## EXERCISE DETAILS
Restate, exactly and only, the lines from the first through the line containing "return [shape.verts.new((p.x, p.y, z))".

## COLLECTED MATERIAL
========================================

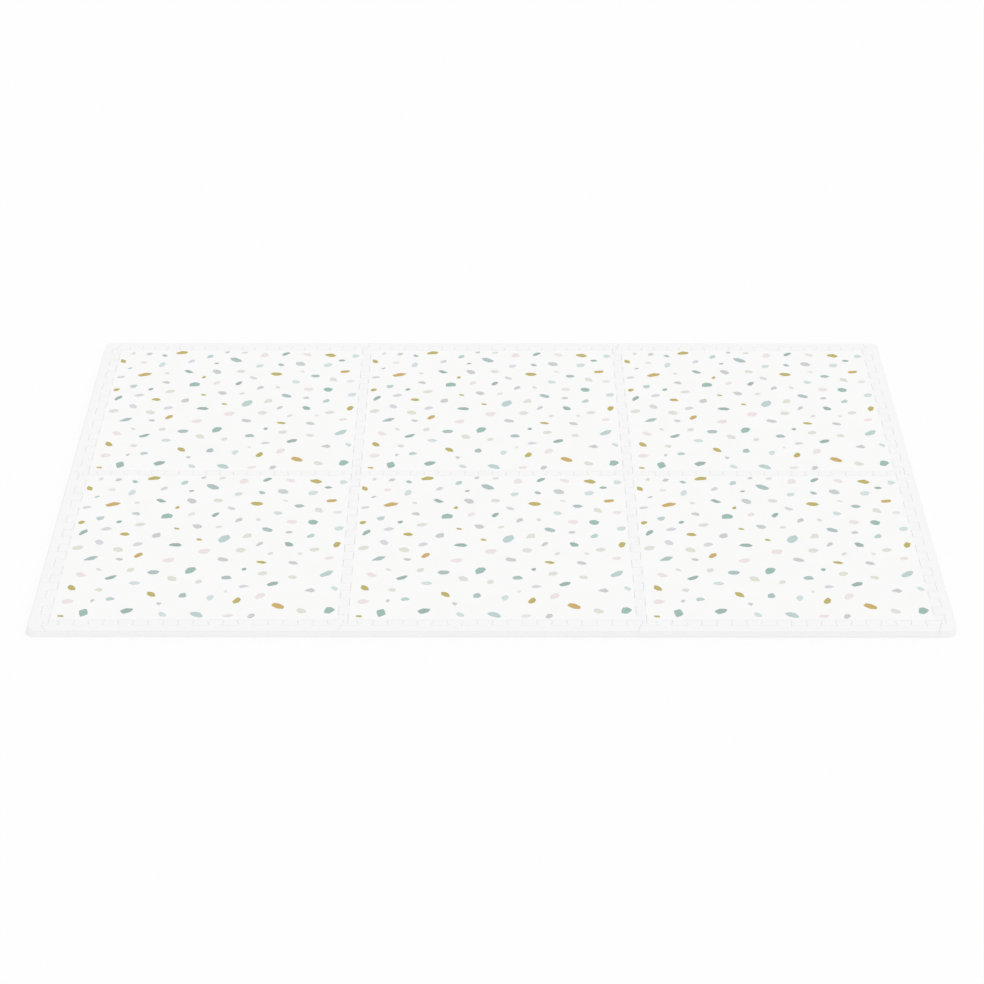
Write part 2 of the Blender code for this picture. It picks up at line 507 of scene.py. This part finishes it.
def tile_print():
    """The print of one tile as (ink, outline): a plain ground, then the chips.

    It is the same on every tile, in metres from the corner of its plain square.
    """
    low, high = GROUND_MARGIN, TILE - GROUND_MARGIN
    ground = [Vector(corner) for corner in ((low, low), (high, low), (high, high), (low, high))]
    rng = random.Random(PRINT_SEED)
    placed = []
    printed = [("ground", ground)]
    for ink, count, shortest, longest, slimmest, fullest in PRINT_ROWS:
        for _ in range(count):
            length = rng.uniform(shortest, longest)
            outline = chip_outline(rng, length, rng.uniform(slimmest, fullest))
            place = roomiest_place(rng, placed, ink, length, outline)
            placed.append((place, ink, length))
            printed.append((ink, [place + corner for corner in outline]))
    return printed


# Foam pieces


def ring(shape, points, heights):
    """New points all the way round a piece, each at its own height."""
    return [shape.verts.new((p.x, p.y, z)) for p, z in zip(points, heights)]


def join_rings(shape, lower, upper, slot):
    """A band of faces from one ring up to the next."""
    for index in range(len(lower)):
        after = (index + 1) % len(lower)
        face = shape.faces.new((lower[index], lower[after], upper[after], upper[index]))
        face.material_index = slot


def corner_values(values):
    """For each point, the larger of the values of the two edges that meet there."""
    return [max(values[index - 1], value) for index, value in enumerate(values)]


def fill_top(shape, edge_verts, printed, slots):
    """Fills the flat top, with each printed outline worked in flush. A later one covers an earlier one."""
    points = [Vector((v.co.x, v.co.y)) for v in edge_verts]
    faces = [list(range(len(points)))]
    inks = [None]
    for ink, outline in printed:
        faces.append(list(range(len(points), len(points) + len(outline))))
        points += outline
        inks.append(ink)
    filled = delaunay_2d_cdt(points, [], faces, INSIDE_ONLY, SAME_POINT)
    flat, _, triangles, sources, _, owners = filled
    height = edge_verts[0].co.z
    verts = []
    for point, came_from in zip(flat, sources):
        edge_index = next((i for i in came_from if i < len(edge_verts)), None)
        if edge_index is None:
            verts.append(shape.verts.new((point.x, point.y, height)))
        else:
            verts.append(edge_verts[edge_index])
    for triangle, owner in zip(triangles, owners):
        face = shape.faces.new([verts[i] for i in triangle])
        face.material_index = slots[inks[max(owner)]]


def foam_piece(name, corners, printed, materials):
    """One piece of foam: rounded upper edges, die-cut sides, a flat underside and a printed top."""
    slots = {None: 0, "cut": 1, "grip": 2}
    used = sorted({ink for ink, _ in printed})
    for ink in used:
        slots[ink] = len(slots)
    nominal = rounded(corners)
    outline = drawn_in(nominal, by_edge(nominal, GAP / 2, SEAM_GAP / 2))
    radii = by_edge(outline, EDGE_ROUNDING, SEAM_ROUNDING)
    drop = corner_values(radii)
    shape = bmesh.new()
    foot_ring = ring(shape, outline, [0.0] * len(outline))
    previous = foot_ring
    for step in range(ROUNDING_STEPS + 1):
        angle = math.pi / 2 * step / ROUNDING_STEPS
        points = drawn_in(outline, [radius * (1 - math.cos(angle)) for radius in radii])
        heights = [THICKNESS - radius * (1 - math.sin(angle)) for radius in drop]
        current = ring(shape, points, heights)
        join_rings(shape, previous, current, slots["cut"] if step == 0 else slots[None])
        previous = current
    fill_top(shape, previous, printed, slots)
    under = shape.faces.new(list(reversed(foot_ring)))
    under.material_index = slots["grip"]
    bmesh.ops.recalc_face_normals(shape, faces=shape.faces)
    mesh = bpy.data.meshes.new(name)
    shape.to_mesh(mesh)
    shape.free()
    for material in [materials["skin"], materials["cut"], materials["grip"]]:
        mesh.materials.append(material)
    for ink in used:
        mesh.materials.append(materials[ink])
    mesh.shade_smooth()
    mesh.set_sharp_from_angle(angle=math.radians(SHARP_ANGLE))
    piece = bpy.data.objects.new(name, mesh)
    bpy.context.collection.objects.link(piece)
    even = piece.modifiers.new("even_shading", "WEIGHTED_NORMAL")
    even.keep_sharp = True
    return piece


def dress(node, corners, printed, materials):
    """Makes the foam piece that stands for a solid of the frame."""
    piece = foam_piece(f"{node}_foam", corners, printed, materials)
    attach(piece, "root")
    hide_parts(node)


def dress_tiles(materials):
    """The six tiles, which all carry the same print."""
    printed = tile_print()
    for row, row_name in enumerate(ROW_NAMES):
        for column, column_name in enumerate(COLUMN_NAMES):
            corner = Vector((LEFT + column * TILE, FRONT + row * TILE))
            moved = [(ink, [corner + point for point in outline]) for ink, outline in printed]
            node = f"tile_{row_name}_{column_name}"
            dress(node, tile_corners(*corner), moved, materials)


def dress_strips(materials):
    """The strips, anticlockwise from the front left. The side strips fill the mat's four corners."""
    right, back = -LEFT, -FRONT
    strips = [
        ("front_left", (LEFT, FRONT), 0, "meets_corner", "plain"),
        ("front_middle", (LEFT + TILE, FRONT), 0, "plain", "plain"),
        ("front_right", (LEFT + 2 * TILE, FRONT), 0, "plain", "plain"),
        ("right_front", (right, FRONT), 1, "corner", "plain"),
        ("right_back", (right, FRONT + TILE), 1, "plain", "corner"),
        ("back_right", (right, back), 2, "meets_corner", "plain"),
        ("back_middle", (right - TILE, back), 2, "plain", "plain"),
        ("back_left", (right - 2 * TILE, back), 2, "plain", "plain"),
        ("left_back", (LEFT, back), 3, "corner", "plain"),
        ("left_front", (LEFT, back - TILE), 3, "plain", "corner"),
    ]
    for name, origin, quarter_turns, start_kind, end_kind in strips:
        corners = strip_corners(origin, quarter_turns, start_kind, end_kind)
        dress(f"strip_{name}", corners, [], materials)


def foam_materials(prefix, skin, cut, grip):
    """The three surfaces of a foam piece: moulded skin, cut sides and underside."""
    return {
        "skin": skin_material(f"{prefix}_skin", skin),
        # the cut sides' colour holds painted light: lighter than the skin, to lift the shade that falls on
        # the walls
        "cut": cut_material(f"{prefix}_cut_side_painted_light", cut),
        "grip": grip_material(f"{prefix}_underside", grip),
    }


def make_camera():
    """The view of the photo."""
    data = bpy.data.cameras.new("camera")
    data.sensor_width = SENSOR_WIDTH
    data.lens = FOCAL_PIXELS / PHOTO_WIDTH * SENSOR_WIDTH
    data.clip_end = 100.0
    camera = bpy.data.objects.new("camera", data)
    bpy.context.collection.objects.link(camera)
    turn = Euler((math.radians(CAMERA_TILT), 0.0, math.radians(CAMERA_YAW))).to_matrix()
    turn @= Matrix.Rotation(math.radians(CAMERA_ROLL), 3, "Z")
    camera.matrix_world = Matrix.Translation(CAMERA_PLACE) @ turn.to_4x4()
    bpy.context.scene.camera = camera


def make_light():
    """An even white sky and one soft, faint sun from the right."""
    world = bpy.data.worlds.new("sky")
    world.use_nodes = True
    sky = world.node_tree.nodes["Background"]
    sky.inputs["Color"].default_value = (1.0, 1.0, 1.0, 1.0)
    sky.inputs["Strength"].default_value = SKY_STRENGTH
    bpy.context.scene.world = world
    data = bpy.data.lights.new("sun", "SUN")
    data.energy = SUN_STRENGTH
    data.angle = math.radians(SUN_SPREAD)
    sun = bpy.data.objects.new("sun", data)
    sun.rotation_euler = [math.radians(angle) for angle in SUN_TILT]
    bpy.context.collection.objects.link(sun)


def make_floor():
    """The plain white ground the mat lies on, which isn't part of it."""
    material, _, _, shader = clean_material("floor")
    shader.inputs["Base Color"].default_value = (*FLOOR_COLOUR, 1.0)
    shader.inputs["Roughness"].default_value = 1.0
    shader.inputs["Specular IOR Level"].default_value = 0.0
    shape = bmesh.new()
    bmesh.ops.create_grid(shape, x_segments=1, y_segments=1, size=FLOOR_SIZE / 2)
    mesh = bpy.data.meshes.new("floor")
    shape.to_mesh(mesh)
    shape.free()
    mesh.materials.append(material)
    floor = bpy.data.objects.new("floor", mesh)
    bpy.context.collection.objects.link(floor)


def main():
    make_camera()
    make_light()
    make_floor()
    tile_materials = foam_materials("tile", BARE_SKIN, CUT_SIDE_PAINTED_LIGHT, UNDERSIDE)
    tile_materials["ground"] = skin_material("print_ground", PRINT_GROUND)
    for ink, colour in INKS.items():
        tile_materials[ink] = ink_material(f"print_{ink}", colour)
    strip_materials = foam_materials("strip", BARE_SKIN, CUT_SIDE_PAINTED_LIGHT, UNDERSIDE)
    dress_tiles(tile_materials)
    dress_strips(strip_materials)
    bpy.context.scene.view_settings.view_transform = "Standard"


main()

========================================

## WRITTEN ANSWER
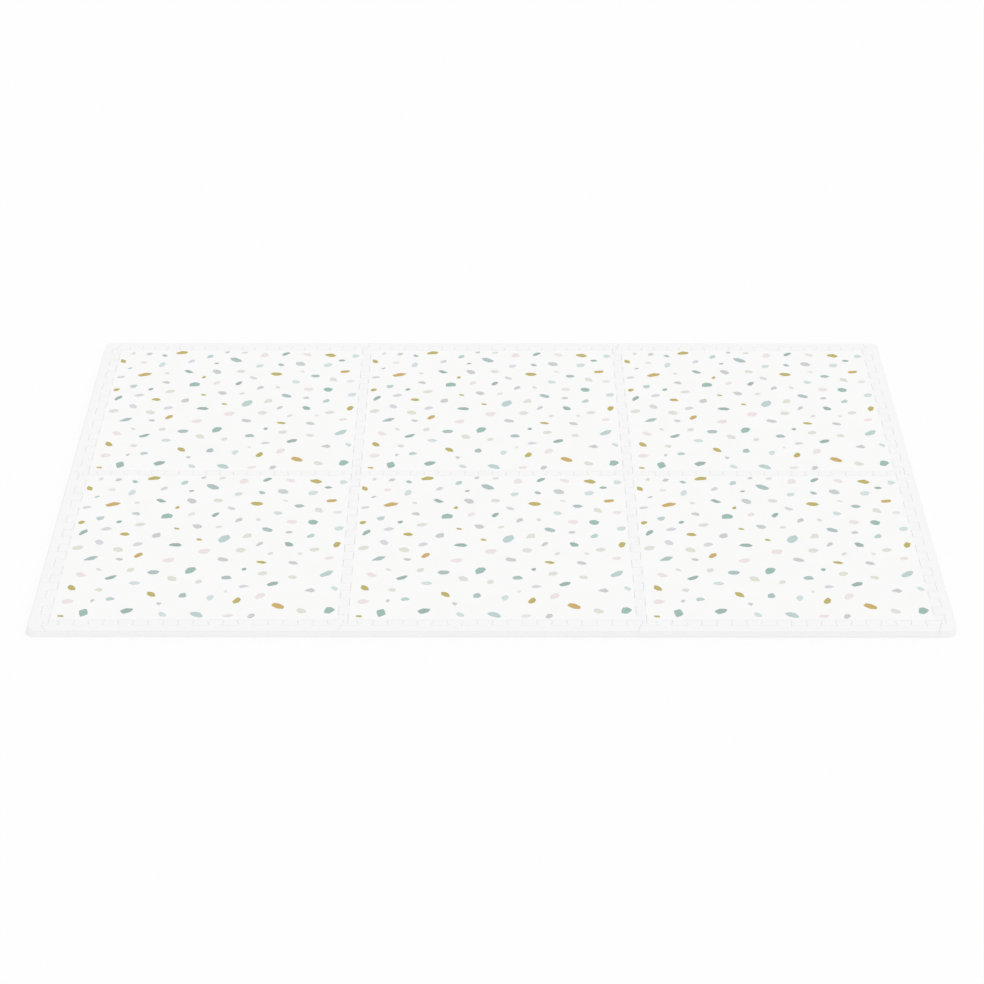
Write part 2 of the Blender code for this picture. It picks up at line 507 of scene.py. This part finishes it.
def tile_print():
    """The print of one tile as (ink, outline): a plain ground, then the chips.

    It is the same on every tile, in metres from the corner of its plain square.
    """
    low, high = GROUND_MARGIN, TILE - GROUND_MARGIN
    ground = [Vector(corner) for corner in ((low, low), (high, low), (high, high), (low, high))]
    rng = random.Random(PRINT_SEED)
    placed = []
    printed = [("ground", ground)]
    for ink, count, shortest, longest, slimmest, fullest in PRINT_ROWS:
        for _ in range(count):
            length = rng.uniform(shortest, longest)
            outline = chip_outline(rng, length, rng.uniform(slimmest, fullest))
            place = roomiest_place(rng, placed, ink, length, outline)
            placed.append((place, ink, length))
            printed.append((ink, [place + corner for corner in outline]))
    return printed


# Foam pieces


def ring(shape, points, heights):
    """New points all the way round a piece, each at its own height."""
    return [shape.verts.new((p.x, p.y, z)) for p, z in zip(points, heights)]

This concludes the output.